# [WHAT YOU NEED TO DO]
Look below for the line containing "stand(rivet(through), place), brass);" and the line containing "bpy.context.scene.collection.objects.link(empty)"; repeat exactly those two lines and all lines between them, and nothing else.
__________
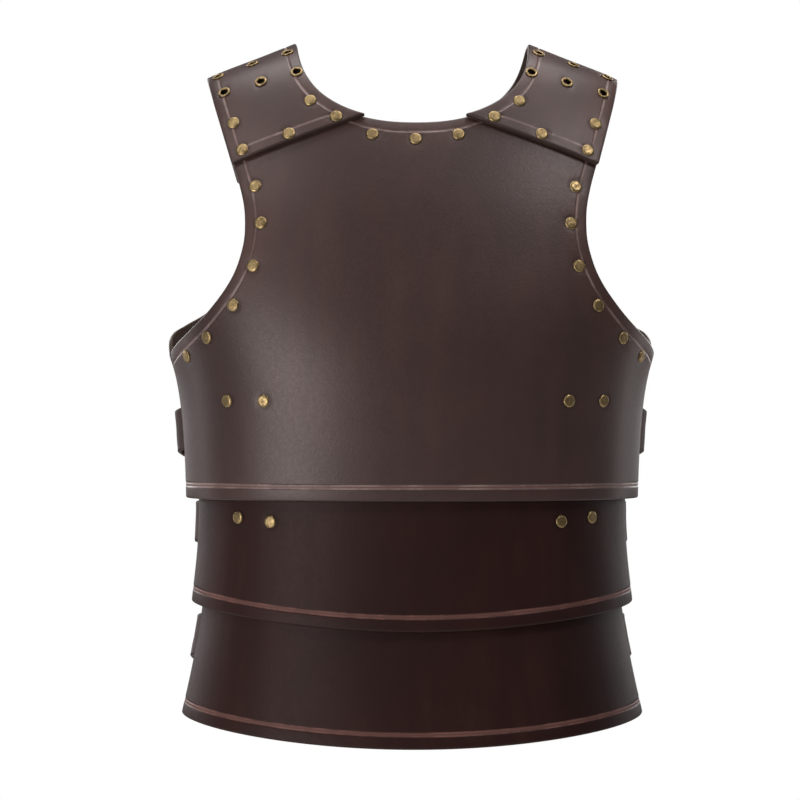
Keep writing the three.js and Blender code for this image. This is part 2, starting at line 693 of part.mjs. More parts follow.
for (const [name, strap] of Object.entries(SIDE_STRAPS)) {
  addPair(`side_strap_${name}`, cut(sideStrap(strap), rivetHoles(name)), strapLeather);
  addPair(`buckle_${name}`, buckle(strap), brass);
  addPair(`chape_${name}`, chape(strap), strapLeather);
}
sideRivets.forEach(({ name, place, through }, i) => {
  addPair(`rivet_${name}_${(i % 2) + 1}`, stand(rivet(through), place), brass);
});
addPair('hanger_front', cut(hanger(HANGERS.front),
  [...rivetHoles('upper'), ...rivetHoles('middle')]), strapLeather);
addPair('hanger_back', hanger(HANGERS.back), strapLeather);

export default cuirass;
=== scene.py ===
"""Dresses a leather cuirass: plates, lames, straps, buckles, rivets and eyelets.

Lengths in the shape code are millimetres from the ridge of the shoulders, with +Z up and the
wearer facing -Y. Settings, nodes and lights are in metres. The outline of each piece of leather
is drawn flat, and the piece is then laid on a body form.
"""
import math

import bpy
import numpy as np
from bpy.props import FloatProperty, FloatVectorProperty, PointerProperty
from bpy.types import Operator, Panel, PropertyGroup
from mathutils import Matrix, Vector
from mathutils.geometry import delaunay_2d_cdt


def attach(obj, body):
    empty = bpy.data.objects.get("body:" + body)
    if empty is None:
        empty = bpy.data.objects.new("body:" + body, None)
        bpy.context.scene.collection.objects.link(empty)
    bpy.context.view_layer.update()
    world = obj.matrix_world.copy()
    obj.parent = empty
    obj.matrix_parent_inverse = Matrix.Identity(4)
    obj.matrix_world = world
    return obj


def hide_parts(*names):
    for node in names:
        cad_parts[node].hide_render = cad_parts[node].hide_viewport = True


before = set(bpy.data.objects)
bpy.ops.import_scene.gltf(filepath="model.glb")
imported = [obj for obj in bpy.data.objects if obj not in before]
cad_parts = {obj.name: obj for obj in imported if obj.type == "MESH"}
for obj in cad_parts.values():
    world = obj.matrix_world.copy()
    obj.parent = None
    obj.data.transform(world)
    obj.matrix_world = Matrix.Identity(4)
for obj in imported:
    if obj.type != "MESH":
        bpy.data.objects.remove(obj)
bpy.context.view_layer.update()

bl_info = {
    "name": "Leather Cuirass",
    "version": (1, 0, 0),
    "blender": (4, 5, 0),
    "location": "View3D > Sidebar > Cuirass",
    "description": "Builds a worn leather cuirass piece by piece",
    "category": "Object",
}

MM = 0.001
SIDES = ("left", "right")

# ---------------------------------------------------------------- body forms

ROUNDNESS = 2.3  # exponent of each section's outline; 2 would be an ellipse
HEIGHT_STEP = 0.5  # spacing of the worked-out sections
CALM = 6.0  # how far the sections are evened out below the shoulders
CALM_FROM, CALM_TO = -25.0, -70.0
BELOW, ABOVE = 60, 12  # how far a form is carried on past its first and last rows
SIDE_STEPS, SIDE_REACH = 240, 170  # of the table of distances from a section's side line


class Form:
    """A stack of rounded sections, each a height, a half width and a half depth."""

    def __init__(self, *rows):
        rows = np.array(sorted(rows), float)
        self.heights = np.arange(rows[0, 0] - BELOW, rows[-1, 0] + ABOVE, HEIGHT_STEP)
        self.half_width = self.curve(rows[:, 0], rows[:, 1])
        self.depth = self.curve(rows[:, 0], rows[:, 2])
        self.rounds = None

    def curve(self, at, value):
        """A smooth curve through one column, by parabolas through each three rows."""
        gap = np.diff(at)
        rise = np.diff(value) / gap
        slope = np.empty(len(at))
        slope[0], slope[-1] = rise[0], rise[-1]
        slope[1:-1] = (rise[:-1] * gap[1:] + rise[1:] * gap[:-1]) / (gap[1:] + gap[:-1])
        within = np.clip(self.heights, at[0], at[-1])
        k = np.clip(np.searchsorted(at, within, side="right") - 1, 0, len(gap) - 1)
        t = (within - at[k]) / gap[k]
        raw = ((2 * t**3 - 3 * t**2 + 1) * value[k] + (3 * t**2 - 2 * t**3) * value[k + 1]
               + gap[k] * ((t**3 - 2 * t**2 + t) * slope[k] + (t**3 - t**2) * slope[k + 1]))
        raw += (self.heights - within) * np.where(self.heights < at[0], slope[0], slope[-1])
        reach = int(3 * CALM / HEIGHT_STEP)
        weights = np.exp(-0.5 * (np.arange(-reach, reach + 1) * HEIGHT_STEP / CALM) ** 2)
        padded = np.pad(raw, reach, mode="reflect", reflect_type="odd")
        even = np.convolve(padded, weights / weights.sum(), mode="valid")
        return mix(raw, even, smooth(self.heights, CALM_FROM, CALM_TO))

    def ring(self, angle, height):
        """Points round the form; the angle is 0 at the front and a quarter turn at the side."""
        sine, cosine = np.sin(angle), np.cos(angle)
        reach = np.abs(sine) ** ROUNDNESS + np.abs(cosine) ** ROUNDNESS
        reach = reach ** (-1 / ROUNDNESS)
        x = np.interp(height, self.heights, self.half_width) * sine * reach
        y = -np.interp(height, self.heights, self.depth) * cosine * reach
        return np.stack([x, y, height + 0 * x], -1)

    def outward(self, angle, height):
        """The direction straight off the form."""
        turn, step = 0.004, HEIGHT_STEP
        around = self.ring(angle + turn, height) - self.ring(angle - turn, height)
        up = self.ring(angle, height + step) - self.ring(angle, height - step)
        return unit(np.cross(around, up))

    def on(self, angle, height, lift):
        """Points that stand off the form, along its own outward direction."""
        lift = np.broadcast_to(lift, np.shape(angle))
        return self.ring(angle, height) + self.outward(angle, height) * lift[..., None]

    def angle_at(self, x, height):
        """The angle at which a section is x wide, in its front half."""
        across = np.abs(x) / np.interp(height, self.heights, self.half_width)
        across = np.minimum(across, 1)
        return np.arctan2(across, (1 - across**ROUNDNESS) ** (1 / ROUNDNESS))

    def edge_angle(self, y, height):
        """The angle at which a section comes within y of the side's widest line."""
        return np.arccos(abs(y) / np.interp(height, self.heights, self.depth))

    def angle_round(self, distance, height):
        """The angle a distance round the section from the side line, towards the back."""
        if self.rounds is None:
            angles = np.linspace(0, math.pi, SIDE_STEPS + 1)
            levels = self.heights[::4]
            reach = np.arange(-SIDE_REACH, SIDE_REACH + 1.0)
            rows = []
            for level in levels:
                length = run_along(self.ring(angles, np.full(len(angles), level)))
                rows.append(np.interp(reach, length - length[SIDE_STEPS // 2], angles))
            self.rounds = (levels, reach, np.array(rows))
        levels, reach, rows = self.rounds
        i = np.clip((height - levels[0]) / (levels[1] - levels[0]), 0, len(levels) - 1.001)
        j = np.clip(distance - reach[0], 0, len(reach) - 1.001)
        i0, j0 = i.astype(int), j.astype(int)
        low = mix(rows[i0, j0], rows[i0, j0 + 1], j - j0)
        high = mix(rows[i0 + 1, j0], rows[i0 + 1, j0 + 1], j - j0)
        return mix(low, high, i - i0)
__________
# [RESULT OF THIS TASK]
  addPair(`rivet_${name}_${(i % 2) + 1}`, stand(rivet(through), place), brass);
});
addPair('hanger_front', cut(hanger(HANGERS.front),
  [...rivetHoles('upper'), ...rivetHoles('middle')]), strapLeather);
addPair('hanger_back', hanger(HANGERS.back), strapLeather);

export default cuirass;
=== scene.py ===
"""Dresses a leather cuirass: plates, lames, straps, buckles, rivets and eyelets.

Lengths in the shape code are millimetres from the ridge of the shoulders, with +Z up and the
wearer facing -Y. Settings, nodes and lights are in metres. The outline of each piece of leather
is drawn flat, and the piece is then laid on a body form.
"""
import math

import bpy
import numpy as np
from bpy.props import FloatProperty, FloatVectorProperty, PointerProperty
from bpy.types import Operator, Panel, PropertyGroup
from mathutils import Matrix, Vector
from mathutils.geometry import delaunay_2d_cdt


def attach(obj, body):
    empty = bpy.data.objects.get("body:" + body)
    if empty is None:
        empty = bpy.data.objects.new("body:" + body, None)
        bpy.context.scene.collection.objects.link(empty)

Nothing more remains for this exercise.